**Direction**: Using the records below, quote only the span that opens with the line containing "Recreate this object" and closes with the line containing "covered control unit.", exactly and inclusively.
### Records provided ###
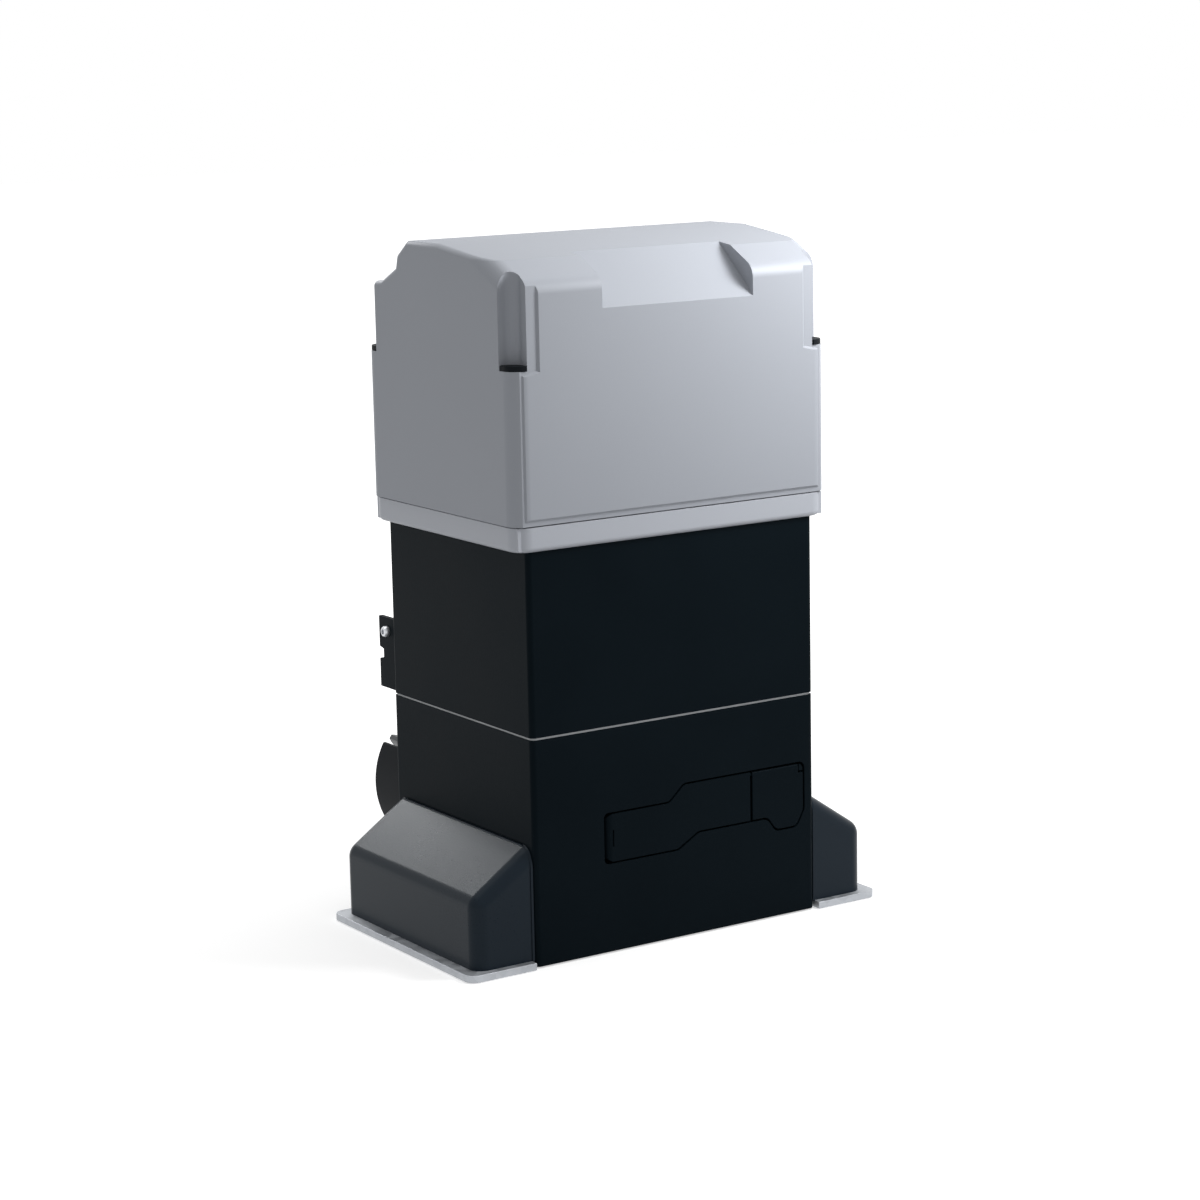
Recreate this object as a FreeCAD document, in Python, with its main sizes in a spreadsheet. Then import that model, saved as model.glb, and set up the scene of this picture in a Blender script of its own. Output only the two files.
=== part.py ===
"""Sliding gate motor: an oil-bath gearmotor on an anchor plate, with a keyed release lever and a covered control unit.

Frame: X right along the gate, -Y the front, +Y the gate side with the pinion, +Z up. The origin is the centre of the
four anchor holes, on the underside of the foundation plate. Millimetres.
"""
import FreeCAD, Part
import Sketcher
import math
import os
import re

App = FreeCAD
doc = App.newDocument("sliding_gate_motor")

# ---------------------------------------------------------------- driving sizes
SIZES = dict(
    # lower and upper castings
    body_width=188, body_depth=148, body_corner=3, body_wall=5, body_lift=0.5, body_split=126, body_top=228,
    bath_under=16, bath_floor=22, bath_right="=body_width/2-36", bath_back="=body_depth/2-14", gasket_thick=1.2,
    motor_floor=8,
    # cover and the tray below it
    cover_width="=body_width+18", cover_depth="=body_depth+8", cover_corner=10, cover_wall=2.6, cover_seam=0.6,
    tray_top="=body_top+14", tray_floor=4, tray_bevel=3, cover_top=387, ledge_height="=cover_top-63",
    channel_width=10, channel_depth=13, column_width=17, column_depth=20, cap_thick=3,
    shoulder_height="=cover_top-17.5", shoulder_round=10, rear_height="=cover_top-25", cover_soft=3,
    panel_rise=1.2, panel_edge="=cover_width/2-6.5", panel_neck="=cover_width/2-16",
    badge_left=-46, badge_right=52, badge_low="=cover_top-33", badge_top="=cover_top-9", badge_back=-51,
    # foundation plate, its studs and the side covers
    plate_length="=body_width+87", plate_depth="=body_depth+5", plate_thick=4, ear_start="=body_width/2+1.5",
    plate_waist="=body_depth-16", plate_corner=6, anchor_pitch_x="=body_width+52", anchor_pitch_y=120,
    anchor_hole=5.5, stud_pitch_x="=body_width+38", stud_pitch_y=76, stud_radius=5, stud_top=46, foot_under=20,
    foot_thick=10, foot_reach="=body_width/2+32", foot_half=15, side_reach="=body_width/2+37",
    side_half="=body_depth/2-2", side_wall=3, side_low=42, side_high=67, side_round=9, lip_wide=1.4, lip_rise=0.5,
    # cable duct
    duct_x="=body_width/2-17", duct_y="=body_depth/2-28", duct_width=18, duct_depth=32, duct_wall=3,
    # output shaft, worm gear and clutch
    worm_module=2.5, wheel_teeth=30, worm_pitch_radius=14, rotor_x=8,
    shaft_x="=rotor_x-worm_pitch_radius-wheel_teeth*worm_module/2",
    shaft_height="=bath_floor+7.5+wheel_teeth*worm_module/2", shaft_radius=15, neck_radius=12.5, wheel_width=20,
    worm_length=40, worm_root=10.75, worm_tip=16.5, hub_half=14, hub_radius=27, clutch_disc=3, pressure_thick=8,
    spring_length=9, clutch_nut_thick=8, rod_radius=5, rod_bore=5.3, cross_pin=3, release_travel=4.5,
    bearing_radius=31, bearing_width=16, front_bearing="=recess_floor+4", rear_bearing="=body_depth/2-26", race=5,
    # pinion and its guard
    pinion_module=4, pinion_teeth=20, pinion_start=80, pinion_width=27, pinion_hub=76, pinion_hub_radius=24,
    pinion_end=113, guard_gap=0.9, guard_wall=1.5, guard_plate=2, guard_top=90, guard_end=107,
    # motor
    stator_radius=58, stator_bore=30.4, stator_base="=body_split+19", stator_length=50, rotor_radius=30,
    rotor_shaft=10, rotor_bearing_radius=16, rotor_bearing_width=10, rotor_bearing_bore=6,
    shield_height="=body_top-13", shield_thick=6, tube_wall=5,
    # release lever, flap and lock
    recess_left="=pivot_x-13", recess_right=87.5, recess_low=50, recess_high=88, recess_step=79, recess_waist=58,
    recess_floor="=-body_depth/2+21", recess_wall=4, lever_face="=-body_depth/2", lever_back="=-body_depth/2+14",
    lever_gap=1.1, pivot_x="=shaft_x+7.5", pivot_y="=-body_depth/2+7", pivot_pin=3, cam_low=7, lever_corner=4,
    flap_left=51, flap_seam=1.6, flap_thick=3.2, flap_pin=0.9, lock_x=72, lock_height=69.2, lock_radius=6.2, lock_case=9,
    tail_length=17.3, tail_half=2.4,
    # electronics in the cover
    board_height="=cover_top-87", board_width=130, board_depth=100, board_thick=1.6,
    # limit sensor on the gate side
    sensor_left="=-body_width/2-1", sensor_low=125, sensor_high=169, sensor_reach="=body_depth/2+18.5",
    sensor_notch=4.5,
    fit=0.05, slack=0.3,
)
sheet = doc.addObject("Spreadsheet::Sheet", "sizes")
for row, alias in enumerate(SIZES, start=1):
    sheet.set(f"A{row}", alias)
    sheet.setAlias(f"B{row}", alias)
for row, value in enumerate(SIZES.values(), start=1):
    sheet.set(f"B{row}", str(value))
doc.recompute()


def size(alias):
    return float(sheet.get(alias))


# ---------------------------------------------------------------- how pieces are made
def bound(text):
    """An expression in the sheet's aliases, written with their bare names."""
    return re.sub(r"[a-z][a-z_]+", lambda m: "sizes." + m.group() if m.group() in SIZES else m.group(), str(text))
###
### Records provided ###
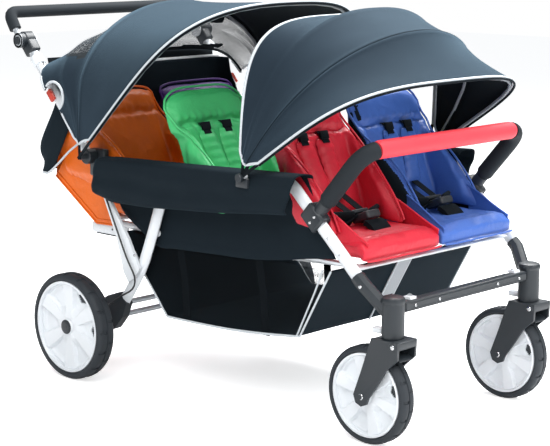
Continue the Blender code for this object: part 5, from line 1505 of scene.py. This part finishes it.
###
**Exercise response**:
Recreate this object as a FreeCAD document, in Python, with its main sizes in a spreadsheet. Then import that model, saved as model.glb, and set up the scene of this picture in a Blender script of its own. Output only the two files.
=== part.py ===
"""Sliding gate motor: an oil-bath gearmotor on an anchor plate, with a keyed release lever and a covered control unit.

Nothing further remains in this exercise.